--- START ---
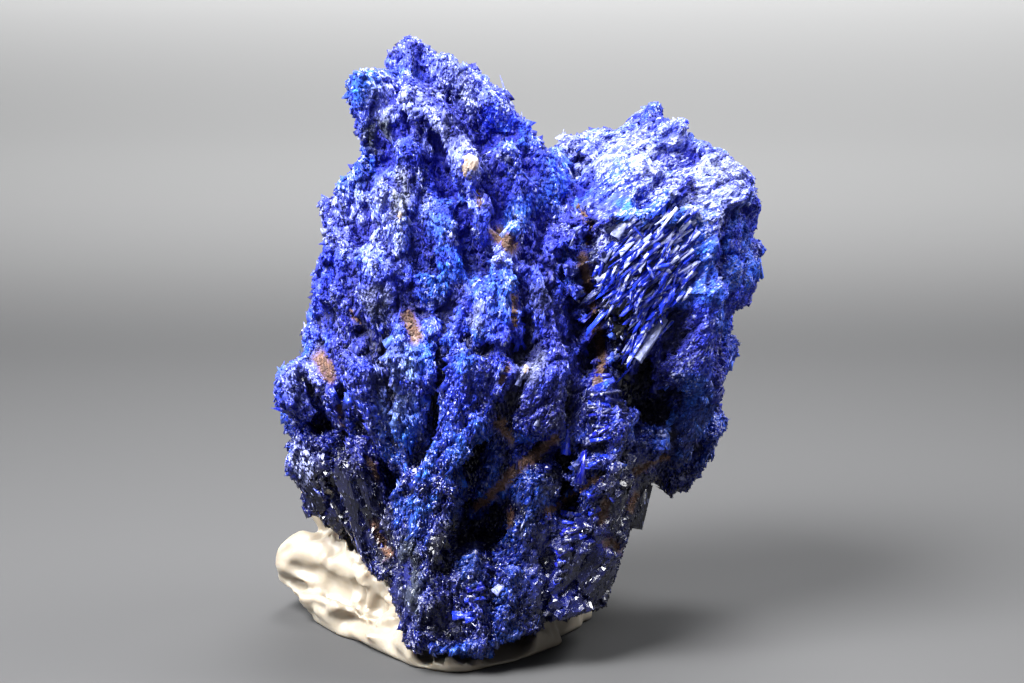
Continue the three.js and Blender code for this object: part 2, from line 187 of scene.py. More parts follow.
def seenFromFront(p):
    # right and up from the middle of the cluster, as the front view shows them
    above = math.radians(cameraSetup["above"])
    right = p[:, 0] - cameraSetup["aim"][0]
    back = p[:, 1] - cameraSetup["aim"][1]
    rise = p[:, 2] - cameraSetup["aim"][2]
    up = rise * math.cos(above) + back * math.sin(above)
    depth = back * math.cos(above) - rise * math.sin(above)
    nearness = cameraSetup["distance"] / (cameraSetup["distance"] + depth)
    return np.stack([right * nearness, up * nearness], axis=1)


# Mesh helpers.
def pointsOf(obj):
    flat = np.empty(len(obj.data.vertices) * 3)
    obj.data.vertices.foreach_get("co", flat)
    return flat.reshape(-1, 3) / mm


def setPoints(obj, points):
    obj.data.vertices.foreach_set("co", (points * mm).ravel())
    obj.data.update()


def normalsOf(obj):
    flat = np.empty(len(obj.data.vertices) * 3)
    obj.data.vertices.foreach_get("normal", flat)
    return flat.reshape(-1, 3)


def only(obj):
    bpy.ops.object.select_all(action="DESELECT")
    obj.select_set(True)
    bpy.context.view_layer.objects.active = obj


def editAll():
    # edit mode, with everything selected
    bpy.ops.object.mode_set(mode="EDIT")
    bpy.ops.mesh.select_all(action="SELECT")


def joined(name, objects):
    only(objects[0])
    for extra in objects[1:]:
        extra.select_set(True)
    bpy.ops.object.join()
    objects[0].name = name
    objects[0].data.name = name
    return objects[0]


def applied(obj, kind, **settings):
    only(obj)
    bpy.ops.object.modifier_add(type=kind)
    modifier = obj.modifiers[-1]
    for key, value in settings.items():
        setattr(modifier, key, value)
    bpy.ops.object.modifier_apply(modifier=modifier.name)


def mergedCopy(node, name):
    only(bpy.data.objects[node])
    bpy.ops.object.duplicate()
    copy = bpy.context.object
    copy.name = name
    copy.data.name = name
    for key in list(copy.keys()):
        del copy[key]
    editAll()
    bpy.ops.mesh.remove_doubles(threshold=0.002 * mm)
    bpy.ops.object.mode_set(mode="OBJECT")
    return copy


def trianglesOf(obj):
    obj.data.calc_loop_triangles()
    n = len(obj.data.loop_triangles)
    flat = np.empty(n * 3, dtype=np.int64)
    obj.data.loop_triangles.foreach_get("vertices", flat)
    return flat.reshape(-1, 3)


def spotsOn(obj, perSquare, seed, liking, values):
    # places spread over the surface, that many to a square millimetre where liking is 1,
    # with the smooth normal and a value at each
    random = np.random.default_rng(seed)
    points, corners = pointsOf(obj), trianglesOf(obj)
    a, b, c = (points[corners[:, n]] for n in range(3))
    across = np.cross(b - a, c - a)
    weight = 0.5 * np.linalg.norm(across, axis=1) * liking((a + b + c) / 3, unit(across))
    count = int(perSquare * weight.sum())
    chosen = random.choice(len(corners), count, p=weight / weight.sum())
    s, t = random.random(count), random.random(count)
    over = s + t > 1
    s[over], t[over] = 1 - s[over], 1 - t[over]
    s, t = s[:, None], t[:, None]
    spots = a[chosen] * (1 - s - t) + b[chosen] * s + c[chosen] * t
    smooth = unit(normalsOf(obj)[corners[chosen]].mean(axis=1))
    return spots, smooth, values[corners[chosen]].mean(axis=1), random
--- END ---
**WHAT IS BEING ASKED**
Repeat exactly, please, each line from the beginning of the data through the line with "bpy.ops.object.modifier_apply(modifier=modifier.name)" in it, and only those lines.

**WRITTEN ANSWER**
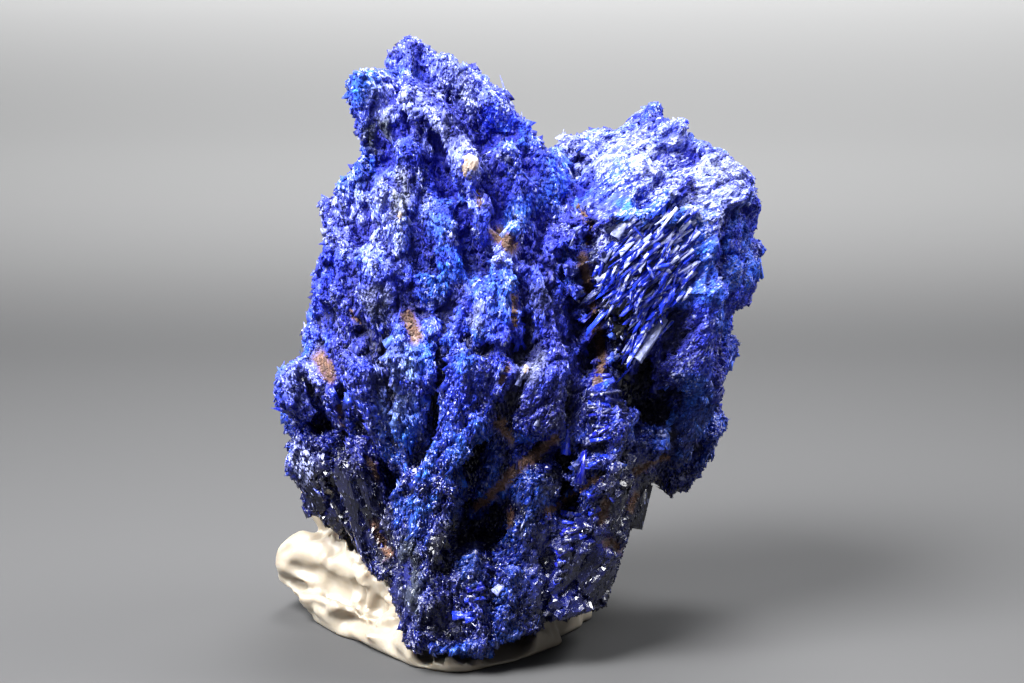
Continue the three.js and Blender code for this object: part 2, from line 187 of scene.py. More parts follow.
def seenFromFront(p):
    # right and up from the middle of the cluster, as the front view shows them
    above = math.radians(cameraSetup["above"])
    right = p[:, 0] - cameraSetup["aim"][0]
    back = p[:, 1] - cameraSetup["aim"][1]
    rise = p[:, 2] - cameraSetup["aim"][2]
    up = rise * math.cos(above) + back * math.sin(above)
    depth = back * math.cos(above) - rise * math.sin(above)
    nearness = cameraSetup["distance"] / (cameraSetup["distance"] + depth)
    return np.stack([right * nearness, up * nearness], axis=1)


# Mesh helpers.
def pointsOf(obj):
    flat = np.empty(len(obj.data.vertices) * 3)
    obj.data.vertices.foreach_get("co", flat)
    return flat.reshape(-1, 3) / mm


def setPoints(obj, points):
    obj.data.vertices.foreach_set("co", (points * mm).ravel())
    obj.data.update()


def normalsOf(obj):
    flat = np.empty(len(obj.data.vertices) * 3)
    obj.data.vertices.foreach_get("normal", flat)
    return flat.reshape(-1, 3)


def only(obj):
    bpy.ops.object.select_all(action="DESELECT")
    obj.select_set(True)
    bpy.context.view_layer.objects.active = obj


def editAll():
    # edit mode, with everything selected
    bpy.ops.object.mode_set(mode="EDIT")
    bpy.ops.mesh.select_all(action="SELECT")


def joined(name, objects):
    only(objects[0])
    for extra in objects[1:]:
        extra.select_set(True)
    bpy.ops.object.join()
    objects[0].name = name
    objects[0].data.name = name
    return objects[0]


def applied(obj, kind, **settings):
    only(obj)
    bpy.ops.object.modifier_add(type=kind)
    modifier = obj.modifiers[-1]
    for key, value in settings.items():
        setattr(modifier, key, value)
    bpy.ops.object.modifier_apply(modifier=modifier.name)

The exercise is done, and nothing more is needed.